::: STORED RECORDS

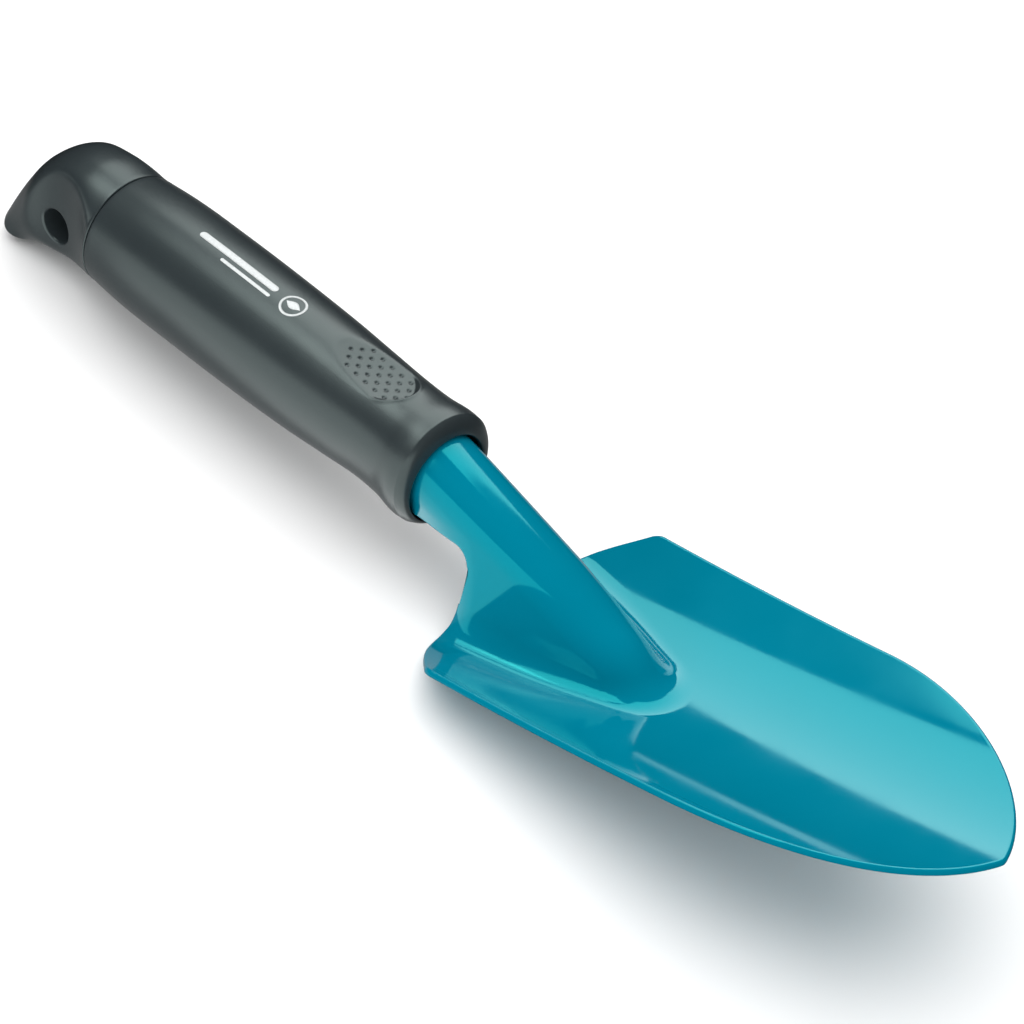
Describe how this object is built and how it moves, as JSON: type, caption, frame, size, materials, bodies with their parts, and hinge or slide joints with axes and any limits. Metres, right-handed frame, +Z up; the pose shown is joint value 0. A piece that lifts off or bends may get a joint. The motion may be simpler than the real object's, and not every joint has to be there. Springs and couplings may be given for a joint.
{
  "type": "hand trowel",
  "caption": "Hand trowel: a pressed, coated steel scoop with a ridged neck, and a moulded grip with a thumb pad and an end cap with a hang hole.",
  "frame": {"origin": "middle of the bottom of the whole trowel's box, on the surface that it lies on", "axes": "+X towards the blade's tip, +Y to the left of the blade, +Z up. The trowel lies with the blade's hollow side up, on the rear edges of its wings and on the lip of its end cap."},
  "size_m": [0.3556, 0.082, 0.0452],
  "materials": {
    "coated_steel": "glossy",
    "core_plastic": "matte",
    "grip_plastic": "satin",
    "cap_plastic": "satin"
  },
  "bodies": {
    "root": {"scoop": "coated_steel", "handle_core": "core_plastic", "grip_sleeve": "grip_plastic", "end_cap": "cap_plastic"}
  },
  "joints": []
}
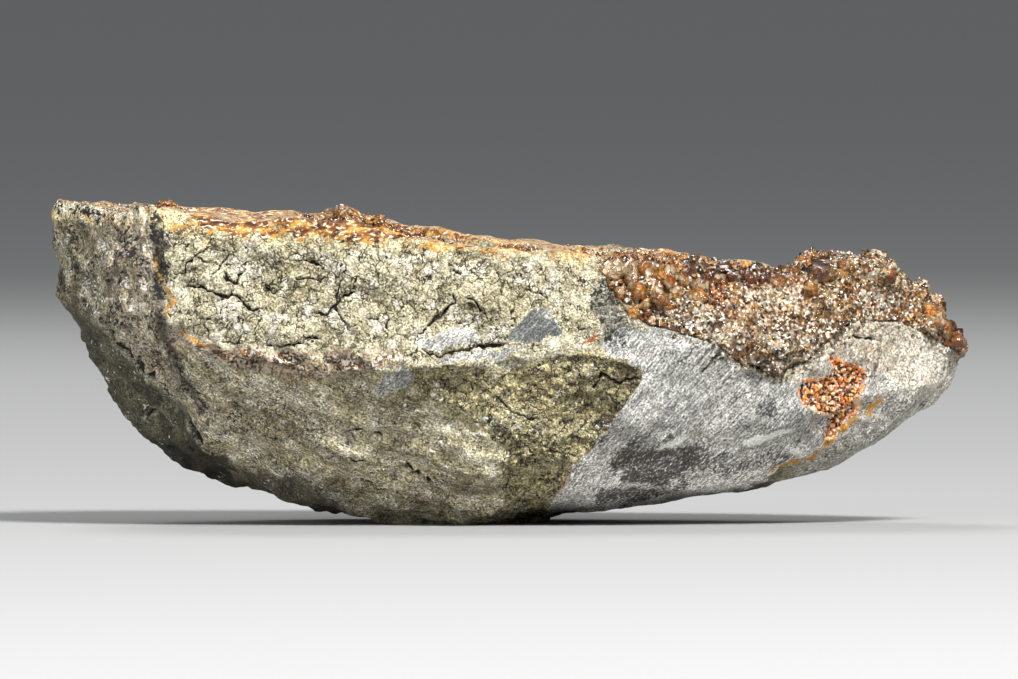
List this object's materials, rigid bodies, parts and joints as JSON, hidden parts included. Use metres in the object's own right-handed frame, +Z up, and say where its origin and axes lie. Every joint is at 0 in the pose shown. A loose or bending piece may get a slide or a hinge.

::::::

**WRITTEN REQUEST:** Write out every entry again, keeping each line exactly the same.

**RESPONSE FOR THIS EXERCISE:**
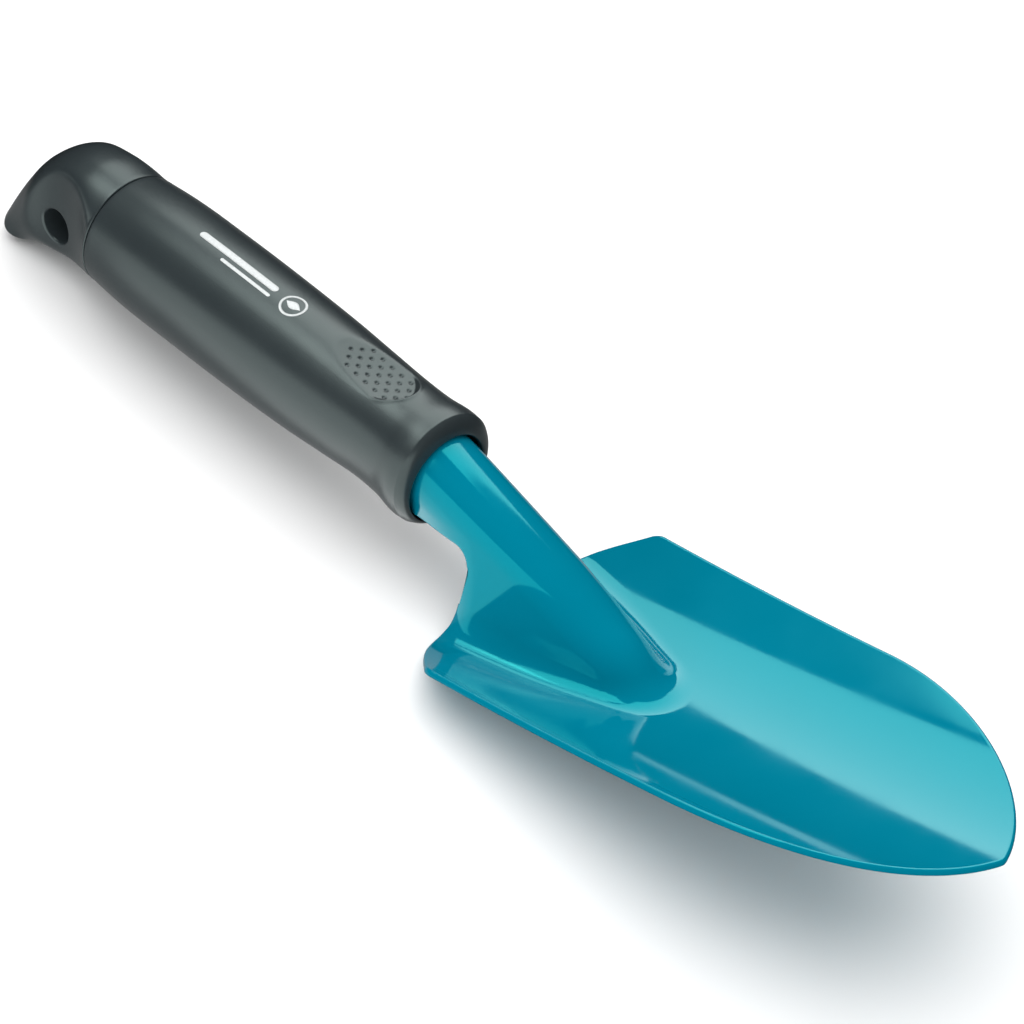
Describe how this object is built and how it moves, as JSON: type, caption, frame, size, materials, bodies with their parts, and hinge or slide joints with axes and any limits. Metres, right-handed frame, +Z up; the pose shown is joint value 0. A piece that lifts off or bends may get a joint. The motion may be simpler than the real object's, and not every joint has to be there. Springs and couplings may be given for a joint.
{
  "type": "hand trowel",
  "caption": "Hand trowel: a pressed, coated steel scoop with a ridged neck, and a moulded grip with a thumb pad and an end cap with a hang hole.",
  "frame": {"origin": "middle of the bottom of the whole trowel's box, on the surface that it lies on", "axes": "+X towards the blade's tip, +Y to the left of the blade, +Z up. The trowel lies with the blade's hollow side up, on the rear edges of its wings and on the lip of its end cap."},
  "size_m": [0.3556, 0.082, 0.0452],
  "materials": {
    "coated_steel": "glossy",
    "core_plastic": "matte",
    "grip_plastic": "satin",
    "cap_plastic": "satin"
  },
  "bodies": {
    "root": {"scoop": "coated_steel", "handle_core": "core_plastic", "grip_sleeve": "grip_plastic", "end_cap": "cap_plastic"}
  },
  "joints": []
}
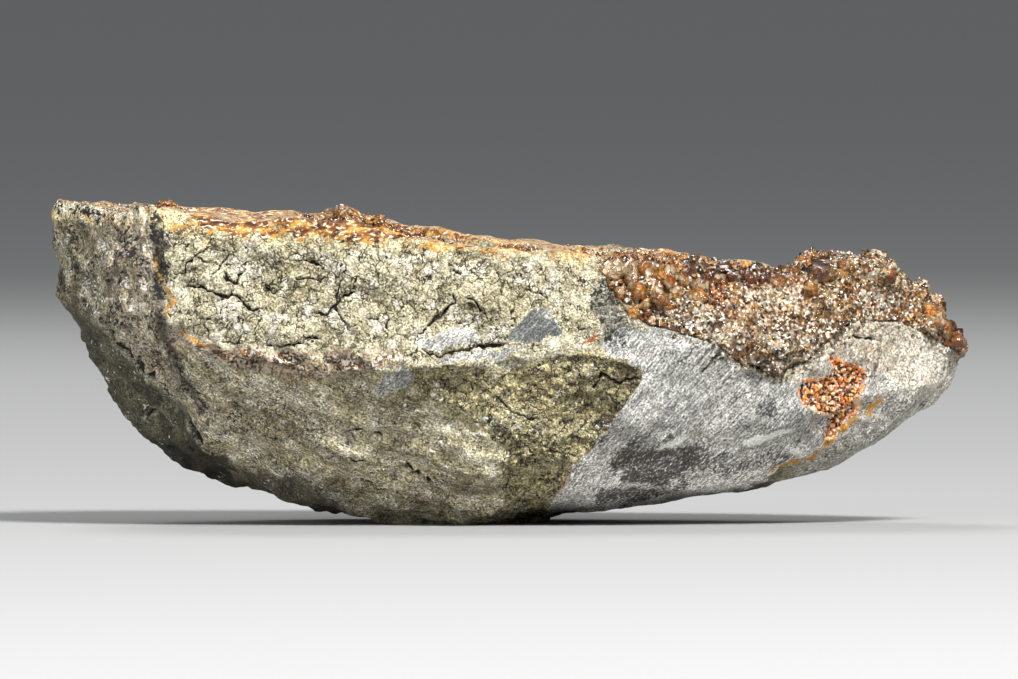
List this object's materials, rigid bodies, parts and joints as JSON, hidden parts included. Use metres in the object's own right-handed frame, +Z up, and say where its origin and axes lie. Every joint is at 0 in the pose shown. A loose or bending piece may get a slide or a hinge.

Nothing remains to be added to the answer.